Quote exactly the lines between the line containing "Recreate this object" and the line containing "a screw tab.", counting those two lines as part of the range. Leave the rest out.

── Data lines

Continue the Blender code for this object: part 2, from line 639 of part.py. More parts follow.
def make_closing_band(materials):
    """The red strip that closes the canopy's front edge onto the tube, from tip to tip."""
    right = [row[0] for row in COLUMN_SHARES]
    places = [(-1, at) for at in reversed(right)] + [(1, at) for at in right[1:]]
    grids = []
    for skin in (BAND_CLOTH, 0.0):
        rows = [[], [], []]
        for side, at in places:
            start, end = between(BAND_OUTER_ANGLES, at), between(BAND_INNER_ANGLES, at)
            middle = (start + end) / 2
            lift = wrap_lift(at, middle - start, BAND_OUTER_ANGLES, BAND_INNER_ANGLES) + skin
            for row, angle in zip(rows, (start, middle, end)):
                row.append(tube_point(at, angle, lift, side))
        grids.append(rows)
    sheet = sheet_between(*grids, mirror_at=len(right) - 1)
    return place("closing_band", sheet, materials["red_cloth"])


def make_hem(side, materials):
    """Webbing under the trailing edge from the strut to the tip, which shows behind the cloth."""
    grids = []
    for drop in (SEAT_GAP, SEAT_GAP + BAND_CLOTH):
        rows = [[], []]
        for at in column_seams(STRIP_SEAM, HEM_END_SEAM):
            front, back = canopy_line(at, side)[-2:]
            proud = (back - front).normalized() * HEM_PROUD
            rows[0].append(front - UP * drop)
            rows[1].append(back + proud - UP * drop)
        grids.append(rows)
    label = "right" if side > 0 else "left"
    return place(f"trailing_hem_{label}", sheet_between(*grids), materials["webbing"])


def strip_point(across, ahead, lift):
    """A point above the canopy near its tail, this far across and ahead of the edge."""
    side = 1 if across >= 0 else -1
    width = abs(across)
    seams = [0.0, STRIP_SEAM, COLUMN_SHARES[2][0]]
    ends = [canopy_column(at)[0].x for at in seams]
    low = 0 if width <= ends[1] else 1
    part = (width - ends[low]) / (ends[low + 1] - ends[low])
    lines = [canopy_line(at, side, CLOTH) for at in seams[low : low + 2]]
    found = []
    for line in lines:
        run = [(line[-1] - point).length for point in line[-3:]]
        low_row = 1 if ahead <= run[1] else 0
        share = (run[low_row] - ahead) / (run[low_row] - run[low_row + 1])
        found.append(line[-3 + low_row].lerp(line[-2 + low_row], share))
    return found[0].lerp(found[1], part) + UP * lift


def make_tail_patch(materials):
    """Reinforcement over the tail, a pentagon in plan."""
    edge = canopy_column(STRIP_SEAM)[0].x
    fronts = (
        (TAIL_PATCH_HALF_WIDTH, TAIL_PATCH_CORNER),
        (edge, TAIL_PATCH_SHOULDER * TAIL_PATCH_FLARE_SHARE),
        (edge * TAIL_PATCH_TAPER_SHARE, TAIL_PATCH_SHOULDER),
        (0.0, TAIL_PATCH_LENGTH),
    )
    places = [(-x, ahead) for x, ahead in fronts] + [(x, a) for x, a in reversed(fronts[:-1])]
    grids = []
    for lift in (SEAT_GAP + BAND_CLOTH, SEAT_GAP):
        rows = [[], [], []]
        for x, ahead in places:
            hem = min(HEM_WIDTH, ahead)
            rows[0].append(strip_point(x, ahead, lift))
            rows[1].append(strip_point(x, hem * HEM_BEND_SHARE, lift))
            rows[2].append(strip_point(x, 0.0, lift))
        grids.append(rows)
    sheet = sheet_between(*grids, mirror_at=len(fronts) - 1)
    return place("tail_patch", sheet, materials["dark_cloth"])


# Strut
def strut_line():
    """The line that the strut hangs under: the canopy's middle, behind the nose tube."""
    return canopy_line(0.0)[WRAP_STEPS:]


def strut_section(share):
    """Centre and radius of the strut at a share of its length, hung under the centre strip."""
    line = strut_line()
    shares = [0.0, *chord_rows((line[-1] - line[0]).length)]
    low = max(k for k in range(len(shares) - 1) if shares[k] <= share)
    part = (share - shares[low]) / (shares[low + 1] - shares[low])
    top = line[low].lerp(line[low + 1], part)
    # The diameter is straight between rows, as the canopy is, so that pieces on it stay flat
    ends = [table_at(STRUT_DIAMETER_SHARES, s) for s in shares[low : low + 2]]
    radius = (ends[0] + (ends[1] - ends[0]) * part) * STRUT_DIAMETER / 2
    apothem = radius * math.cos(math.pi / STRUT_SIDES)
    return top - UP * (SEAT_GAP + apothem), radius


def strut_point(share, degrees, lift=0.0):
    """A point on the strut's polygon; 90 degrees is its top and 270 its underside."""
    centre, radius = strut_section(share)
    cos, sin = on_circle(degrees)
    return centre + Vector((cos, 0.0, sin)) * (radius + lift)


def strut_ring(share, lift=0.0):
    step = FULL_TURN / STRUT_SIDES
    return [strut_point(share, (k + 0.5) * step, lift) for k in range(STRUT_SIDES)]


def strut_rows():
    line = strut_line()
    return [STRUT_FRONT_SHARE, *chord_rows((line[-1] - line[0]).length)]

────
── Data lines

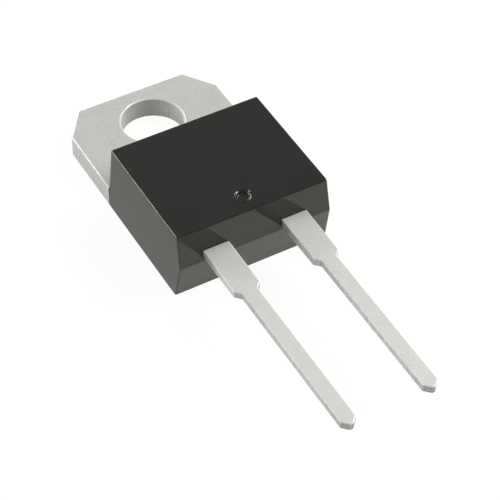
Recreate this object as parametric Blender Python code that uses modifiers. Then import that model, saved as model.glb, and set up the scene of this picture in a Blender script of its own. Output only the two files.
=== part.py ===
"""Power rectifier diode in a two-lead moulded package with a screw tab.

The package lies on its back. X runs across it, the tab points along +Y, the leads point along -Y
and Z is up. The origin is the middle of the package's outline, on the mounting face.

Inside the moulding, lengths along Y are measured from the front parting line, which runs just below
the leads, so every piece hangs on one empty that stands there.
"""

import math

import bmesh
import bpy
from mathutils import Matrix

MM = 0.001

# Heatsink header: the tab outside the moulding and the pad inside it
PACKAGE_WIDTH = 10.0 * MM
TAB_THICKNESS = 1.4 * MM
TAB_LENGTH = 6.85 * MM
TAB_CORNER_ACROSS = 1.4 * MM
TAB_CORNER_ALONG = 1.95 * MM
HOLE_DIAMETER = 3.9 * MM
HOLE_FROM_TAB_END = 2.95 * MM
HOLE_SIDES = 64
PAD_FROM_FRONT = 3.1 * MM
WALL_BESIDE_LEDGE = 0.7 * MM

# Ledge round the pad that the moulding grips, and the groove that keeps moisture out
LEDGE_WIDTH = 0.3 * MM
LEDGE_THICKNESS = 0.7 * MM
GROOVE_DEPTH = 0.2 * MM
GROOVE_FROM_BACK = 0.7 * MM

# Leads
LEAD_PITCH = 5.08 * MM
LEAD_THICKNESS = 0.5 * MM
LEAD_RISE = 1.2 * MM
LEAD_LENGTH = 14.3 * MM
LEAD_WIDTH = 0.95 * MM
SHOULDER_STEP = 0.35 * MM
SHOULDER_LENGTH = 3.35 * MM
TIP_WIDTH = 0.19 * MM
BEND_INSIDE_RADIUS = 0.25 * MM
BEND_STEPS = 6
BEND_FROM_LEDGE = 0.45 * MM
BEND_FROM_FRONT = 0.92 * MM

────

● Final answer:
Recreate this object as parametric Blender Python code that uses modifiers. Then import that model, saved as model.glb, and set up the scene of this picture in a Blender script of its own. Output only the two files.
=== part.py ===
"""Power rectifier diode in a two-lead moulded package with a screw tab.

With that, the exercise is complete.